Mangetout 08-29-2016 04:46 PM

Quote:

Originally Posted by Galeiam (Post 19590752)
The Basilisk lizard isn't running on water.

It's just swimming really damn fast while using a method and calculations that wont mean a thing for a humans physiology.

I get what you're saying, but functionally, there isn't any difference between 'running on water' and 'swimming fast enough that only your feet touch the water'.

Quote:

Roll anything fast enough and it'll travel across water fairly easily. The problem then becomes a matter of consistent force against water tension, motion, and oscillation.
Nitpick: surface tension is a tiny, insignificant factor in any of this. The mass of water makes it something that forces can act upon. Viscosity also plays a part.
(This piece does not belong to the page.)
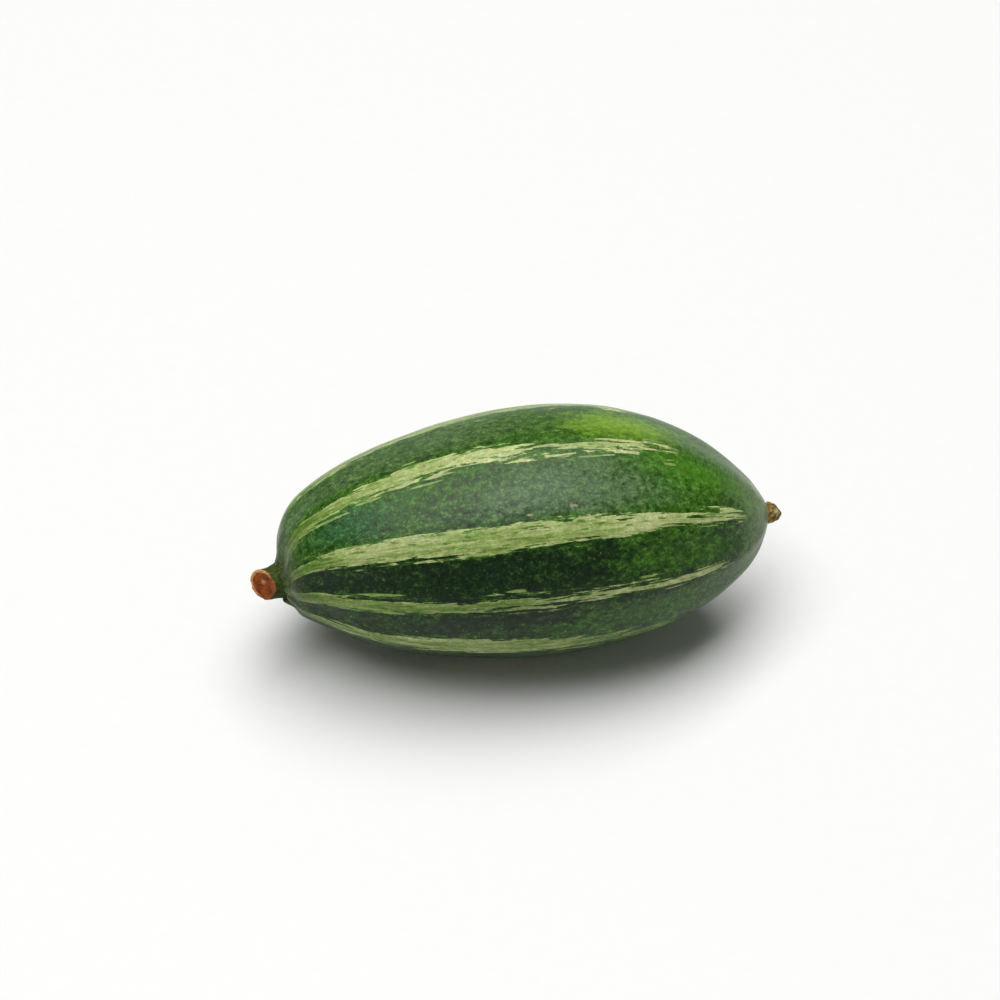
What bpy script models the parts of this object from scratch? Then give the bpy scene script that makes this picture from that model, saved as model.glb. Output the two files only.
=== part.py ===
"""A pointed gourd, as picked: a ribbed fruit lying on its flat resting spot, with the cut stub of its
stem at one end and the dried scar of its flower at the other. Metres, +Z up. The fruit lies along X with
its stem at -X. Its parts are first made in the fruit's own frame, where x runs from the stem pole to the
tip, and then laid down with the middle of their box's floor at the origin."""

import math

import bpy
import numpy as np
from mathutils import Matrix, Vector

MM = 0.001

# Driving dimensions of the fruit
FRUIT_LENGTH = 80.4 * MM
FRUIT_RADIUS = 20.15 * MM
WIDEST_SHIFT = 0.059  # how far the widest ring lies past the middle, as a share of half the length
STEM_POWER = 0.446  # bluntness of each end: the power of the rounded profile there
TIP_POWER = 0.618
DIMPLE_DEPTH = 1.9 * MM
DIMPLE_RADIUS = 5.0 * MM
RIM_START = 0.6 * MM  # where the outer skin ends and the stem's socket starts
SOCKET_RADIUS = 3.4 * MM
SOCKET_DEPTH = 1.2 * MM
NECK_RADIUS = 1.9 * MM  # the drawn-out tip
NECK_SHARE = 0.15  # share of the length over which the tip is drawn out

# Its ribs, one under each pale stripe, as turns from +Y over the top, in degrees
RIB_TURNS = (17, 53, 93, 134, 166, 199, 234, 270, 305, 341)
RIB_HEIGHT = 0.16 * MM
SHOULDER_GAIN = 1.2  # how much prouder the ribs stand on the stem's shoulder
SHOULDER_REACH = 6.0 * MM
RIB_FADE = 2.0 * MM

# Its bow: the back, seen along this turn, is fuller than the belly
BACK_TURN = math.radians(43)
BACK_FULLNESS = 2.4 * MM
STEM_DROP = 1.7 * MM
STEM_DROP_RADII = (3.0 * MM, 11.0 * MM)
TIP_RISE = 1.0 * MM
TIP_RISE_RADIUS = 9.0 * MM
STEM_LEAN = 0.218  # slope of the stem end's face towards the belly
LEAN_SHARE = 0.45  # share of the length over which that slope fades out

# How it lies
LIE_PITCH = math.radians(-1.5)
REST_CUT = 0.5 * MM

# The stem's stub
GAP = 0.3 * MM
STUB_LENGTH = 5.4 * MM
STUB_ROOT_RADIUS = SOCKET_RADIUS - GAP
STUB_WAIST_RADIUS = 2.35 * MM
STUB_END_RADIUS = 2.5 * MM
STUB_RIM_ROUNDING = 0.35 * MM
STUB_HOLLOW = 0.4 * MM
STUB_RIDGES = 5
STUB_RIDGE_SHARE = 0.05
STUB_CUT_TURN = math.radians(133)  # the side that its slanting cut faces
STUB_CUT_SLOPE = 0.62
STUB_BEND = 0.6 * MM

# The flower's scar
SCAR_LENGTH = 2.4 * MM
SCAR_RADIUS = 1.75 * MM
SCAR_FLUTES = 5
SCAR_FLUTE_SHARE = 0.09
SCAR_BEND = 0.3 * MM

# Facets
FRUIT_SIDES = 72
FRUIT_RINGS = 42
STUB_SIDES = 20
SCAR_SIDES = 16
MERGE = 1e-6


def smooth(t):
    """0 below 0, 1 above 1, and an S between."""
    t = np.clip(t, 0.0, 1.0)
    return t * t * (3.0 - 2.0 * t)


def clear_scene():
    for old in list(bpy.data.objects):
        bpy.data.objects.remove(old, do_unlink=True)


def make_collection(name):
    collection = bpy.data.collections.new(name)
    bpy.context.scene.collection.children.link(collection)
    return collection


def plain_material(name, color, roughness):
    material = bpy.data.materials.new(name)
    material.use_nodes = True
    shader = material.node_tree.nodes["Principled BSDF"]
    shader.inputs["Base Color"].default_value = (*color, 1.0)
    shader.inputs["Roughness"].default_value = roughness
    shader.inputs["Metallic"].default_value = 0.0
    return material


def turned(name, profile, sides):
    """The mesh of a profile of (radius, height) points, listed top to bottom, turned about Z."""
    outline = bpy.data.meshes.new(name + "_profile")
    points = [(radius, 0.0, height) for radius, height in profile]
    edges = [(i, i + 1) for i in range(len(points) - 1)]
    outline.from_pydata(points, edges, [])
    guide = bpy.data.objects.new(name + "_profile", outline)
    bpy.context.scene.collection.objects.link(guide)
    screw = guide.modifiers.new("turn", "SCREW")
    screw.axis = "Z"
    screw.angle = 2.0 * math.pi
    screw.steps = sides
    screw.render_steps = sides
    screw.use_merge_vertices = True
    screw.merge_threshold = MERGE
    evaluated = guide.evaluated_get(bpy.context.evaluated_depsgraph_get())
    mesh = bpy.data.meshes.new_from_object(evaluated)
    mesh.name = name
    bpy.data.objects.remove(guide)
    return mesh


def moved(mesh, rule):
    """Moves every point of a mesh by rule(points), which takes and gives an array of x, y, z rows."""
    points = np.zeros(len(mesh.vertices) * 3)
    mesh.vertices.foreach_get("co", points)
    mesh.vertices.foreach_set("co", rule(points.reshape(-1, 3)).ravel())
    mesh.update()
    return mesh


def body_radius(x):
    """Radius of the turned body at x from its stem pole, without the drawn-out tip."""
    place = 2.0 * x / FRUIT_LENGTH - 1.0
    warped = place - WIDEST_SHIFT * (1.0 - place * place)
    power = STEM_POWER + (TIP_POWER - STEM_POWER) * (1.0 + warped) / 2.0
    return FRUIT_RADIUS * max(0.0, 1.0 - warped * warped) ** power


def fruit_profile():
    """(radius, x) from the tip down the skin to the rim of the stem's socket, and into it."""
    points = [(0.0, FRUIT_LENGTH)]
    for ring in range(FRUIT_RINGS, -1, -1):
        share = (1.0 - math.cos(math.pi * ring / FRUIT_RINGS)) / 2.0
        x = RIM_START + (FRUIT_LENGTH - RIM_START) * share
        neck = NECK_RADIUS * smooth((x / FRUIT_LENGTH - 1.0 + NECK_SHARE) / NECK_SHARE)
        radius = math.hypot(body_radius(x), neck)
        points.append((radius, x + dimple(radius, x)))
    rim = RIM_START + dimple(SOCKET_RADIUS, RIM_START)
    points.append((SOCKET_RADIUS, rim))
    points.append((SOCKET_RADIUS, rim + SOCKET_DEPTH))
    points.append((0.0, rim + SOCKET_DEPTH))
    return points


def dimple(radius, x):
    """How far the stem end is pulled in round the stub."""
    if x > FRUIT_LENGTH / 2.0:
        return 0.0
    return DIMPLE_DEPTH * math.exp(-((radius / DIMPLE_RADIUS) ** 2))


def rib_wave(turn):
    """1 on each rib and -1 midway between two, for turns in radians."""
    turns = np.radians(np.array(RIB_TURNS + (RIB_TURNS[0] + 360,)))
    whole = 2.0 * math.pi
    turn = turns[0] + np.mod(turn - turns[0], whole)
    phase = np.interp(turn, turns, whole * np.arange(len(turns)))
    return np.cos(phase)


def centre_shift(radius, x):
    """How far a ring's centre lies from the x axis, towards the back."""
    low, high = STEM_DROP_RADII
    at_stem = x < FRUIT_LENGTH / 2.0
    radius = np.where(at_stem, np.maximum(radius, low), radius)
    shift = BACK_FULLNESS * radius / FRUIT_RADIUS
    drop = STEM_DROP * smooth((high - radius) / (high - low))
    rise = TIP_RISE * smooth(1.0 - radius / TIP_RISE_RADIUS)
    return shift + np.where(at_stem, -drop, rise)


def lean(x, towards_back):
    """How far the stem end's slope moves a point along x."""
    fade = np.clip(1.0 - x / (LEAN_SHARE * FRUIT_LENGTH), 0.0, 1.0)
    return -STEM_LEAN * towards_back * fade**2


def bent(x, side, height, centre_radius):
    """Points of the fruit's own frame, bowed and leaned as the fruit is."""
    back = np.array([math.cos(BACK_TURN), math.sin(BACK_TURN)])
    towards_back = side * back[0] + height * back[1]
    shift = centre_shift(centre_radius, x)
    x = x + lean(x, towards_back)
    return np.stack([x, side + shift * back[0], height + shift * back[1]], axis=1)


def fruit_form(points):
    """The turned body, laid along x, with its ribs, its bow and its leaning stem end."""
    side, height, x = points.T
    radius = np.hypot(side, height)
    gain = 1.0 + SHOULDER_GAIN * np.exp(-x / SHOULDER_REACH)
    fade = smooth((radius - body_radius(RIM_START)) / RIB_FADE)
    rib = RIB_HEIGHT * gain * fade * rib_wave(np.arctan2(height, side))
    scale = 1.0 + rib / np.maximum(radius, MM)
    return bent(x, side * scale, height * scale, radius)


def stub_profile():
    """(radius, height) from the hollow of the cut end down to the root."""
    top = STUB_LENGTH
    rounding = STUB_RIM_ROUNDING
    points = [(0.0, top - STUB_HOLLOW), (0.45 * STUB_END_RADIUS, top - 0.8 * STUB_HOLLOW)]
    for step in range(4):
        angle = math.radians(90 - 30 * step)
        radius = STUB_END_RADIUS - rounding + rounding * math.cos(angle)
        points.append((radius, top - rounding + rounding * math.sin(angle)))
    for share in (0.75, 0.6, 0.45, 0.3, 0.2, 0.1, 0.0):
        flare = (STUB_ROOT_RADIUS - STUB_WAIST_RADIUS) * math.exp(-((share / 0.18) ** 2))
        swell = (STUB_END_RADIUS - STUB_WAIST_RADIUS) * smooth((share - 0.4) / 0.6)
        points.append((STUB_WAIST_RADIUS + flare + swell, top * share))
    points.append((0.0, 0.0))
    return points


def stub_form(points):
    """The turned stub, standing out of its socket: ridged, a little bent and cut at a slant."""
    side, height, out = -points[:, 0], points[:, 1], points[:, 2]
    share = out / STUB_LENGTH
    turn = np.arctan2(height, side)
    scale = 1.0 + STUB_RIDGE_SHARE * smooth(share / 0.5) * np.cos(STUB_RIDGES * turn)
    side, height = side * scale, height * scale
    facing = np.array([math.cos(STUB_CUT_TURN), math.sin(STUB_CUT_TURN)])
    towards_cut = side * facing[0] + height * facing[1]
    out = out - STUB_CUT_SLOPE * towards_cut * smooth(share) ** 2
    bend = STUB_BEND * share * share
    root = RIM_START + dimple(SOCKET_RADIUS, RIM_START) + SOCKET_DEPTH - GAP
    placed = bent(np.full(len(out), root), side, height, np.full(len(out), SOCKET_RADIUS))
    placed[:, 0] -= out
    placed[:, 1] += bend * facing[0]
    placed[:, 2] += bend * facing[1]
    return placed


def scar_profile():
    """(radius, height) of the dried flower's scar, from its point down to its base."""
    points = [(0.0, SCAR_LENGTH)]
    for share in (0.97, 0.88, 0.7, 0.45, 0.2, 0.0):
        points.append((SCAR_RADIUS * (1.0 - share**2.2) ** 0.75, SCAR_LENGTH * share))
    points.append((0.0, 0.0))
    return points


def scar_form(points):
    """The turned scar, fluted and bent a little, at the end of the tip."""
    side, height, out = points.T
    turn = np.arctan2(height, side)
    scale = 1.0 - SCAR_FLUTE_SHARE * (1.0 + np.cos(SCAR_FLUTES * turn)) / 2.0
    share = out / SCAR_LENGTH
    bend = -SCAR_BEND * share * share
    tip = np.full(len(out), FRUIT_LENGTH)
    placed = bent(tip, side * scale, height * scale, np.full(len(out), NECK_RADIUS))
    placed[:, 0] += GAP + out
    placed[:, 1] += bend * math.cos(BACK_TURN)
    placed[:, 2] += bend * math.sin(BACK_TURN)
    return placed


def lay_down(meshes, fruit):
    """Pitches the parts to the way the fruit lies, flattens its resting spot and centres the box."""
    for mesh in meshes:
        mesh.transform(Matrix.Rotation(LIE_PITCH, 4, "Y"))
    floor = min(vertex.co.z for vertex in fruit.vertices) + REST_CUT
    for vertex in fruit.vertices:
        vertex.co.z = max(vertex.co.z, floor)
    corners = [vertex.co for mesh in meshes for vertex in mesh.vertices]
    x_ends = [pick(corner.x for corner in corners) for pick in (min, max)]
    y_ends = [pick(corner.y for corner in corners) for pick in (min, max)]
    middle = Vector((sum(x_ends) / 2.0, sum(y_ends) / 2.0, floor))
    for mesh in meshes:
        mesh.transform(Matrix.Translation(-middle))
        mesh.update()


def add_part(collection, mesh, material):
    part = bpy.data.objects.new(mesh.name, mesh)
    mesh.shade_smooth()
    mesh.set_sharp_from_angle(angle=math.radians(40))
    mesh.materials.clear()
    mesh.materials.append(material)
    collection.objects.link(part)
    return part


def main():
    clear_scene()
    collection = make_collection("pointed_gourd")
    fruit = moved(turned("gourd_fruit", fruit_profile(), FRUIT_SIDES), fruit_form)
    stub = moved(turned("stem_stub", stub_profile(), STUB_SIDES), stub_form)
    scar = moved(turned("blossom_scar", scar_profile(), SCAR_SIDES), scar_form)
    lay_down([fruit, stub, scar], fruit)
    add_part(collection, fruit, plain_material("green_skin", (0.06, 0.14, 0.03), 0.4))
    add_part(collection, stub, plain_material("cut_stem", (0.2, 0.08, 0.02), 0.75))
    add_part(collection, scar, plain_material("dried_scar", (0.25, 0.17, 0.08), 0.8))


main()
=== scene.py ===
"""The looks of a pointed gourd: its striped skin, the cut stub of its stem and the dried scar
of its flower, on a pale floor in soft studio light.

Lengths are in metres, or in millimetres where a name says so."""

import math
from types import SimpleNamespace

import bpy
import numpy as np
from mathutils import Matrix, Vector, noise


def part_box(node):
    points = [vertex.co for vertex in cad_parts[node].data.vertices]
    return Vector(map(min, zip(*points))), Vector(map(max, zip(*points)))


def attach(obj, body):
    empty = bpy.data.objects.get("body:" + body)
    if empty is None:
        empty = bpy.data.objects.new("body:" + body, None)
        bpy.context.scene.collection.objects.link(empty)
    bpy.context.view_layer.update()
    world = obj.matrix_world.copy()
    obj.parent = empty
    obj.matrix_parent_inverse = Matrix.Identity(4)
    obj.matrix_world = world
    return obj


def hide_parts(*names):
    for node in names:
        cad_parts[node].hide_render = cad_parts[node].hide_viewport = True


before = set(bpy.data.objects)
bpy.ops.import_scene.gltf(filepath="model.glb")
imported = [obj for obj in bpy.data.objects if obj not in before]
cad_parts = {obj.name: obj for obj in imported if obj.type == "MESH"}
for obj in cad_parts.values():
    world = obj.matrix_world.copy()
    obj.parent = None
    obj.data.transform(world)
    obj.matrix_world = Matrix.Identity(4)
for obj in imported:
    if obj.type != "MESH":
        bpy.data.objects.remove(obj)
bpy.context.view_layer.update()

MM = 0.001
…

Galeiam 08-29-2016 09:08 PM

Quote:

Originally Posted by Mangetout (Post 19591034)
I get what you're saying, but functionally, there isn't any difference between 'running on water' and 'swimming fast enough that only your feet touch the water'.

Eh, best analogy is one used earlier.

One is Dolphin tail skimming, the other is The Flash.

Which actually ties into this bit.
Quote:

Originally Posted by Mangetout (Post 19591034)
Nitpick: surface tension is a tiny, insignificant factor in any of this. The mass of water makes it something that forces can act upon. Viscosity also plays a part.

I actually had written out a larger segment to explain why I added surface tension to the reasons buy deleted in favor of simplification.

In this instance viscosity would be attributed by surface tension and friction. As the high speed staccato would in effect create platforms in the water on which to move on.

We don't really need to explain why it would work for the OP to be satisfied, just how fast they'd need to be striking the water in order to achieve that result.

A calculation which I in no way, shape, nor form can start on.

Galeiam 08-29-2016 09:14 PM

Note that the reason running speed would not necessarily matter is because it is more a matter of contact amount due to surface tension than anything.

A person could be running 80mph and still sink if it took them too long to transition their steps.

countrarian 09-06-2016 10:18 AM

Quote:

Originally Posted by engineer_comp_geek (Post 19571634)
More info in the complete article here:
http://www.popularmechanics.com/cult...sics-debunked/

The popular science article includes the following quote:
"It means each shoe should be a mile long and a mile wide."

That seems a rather dubious assertion. Even shoes have some displacement so a much lesser size would be needed. Any idea what they were trying to convey?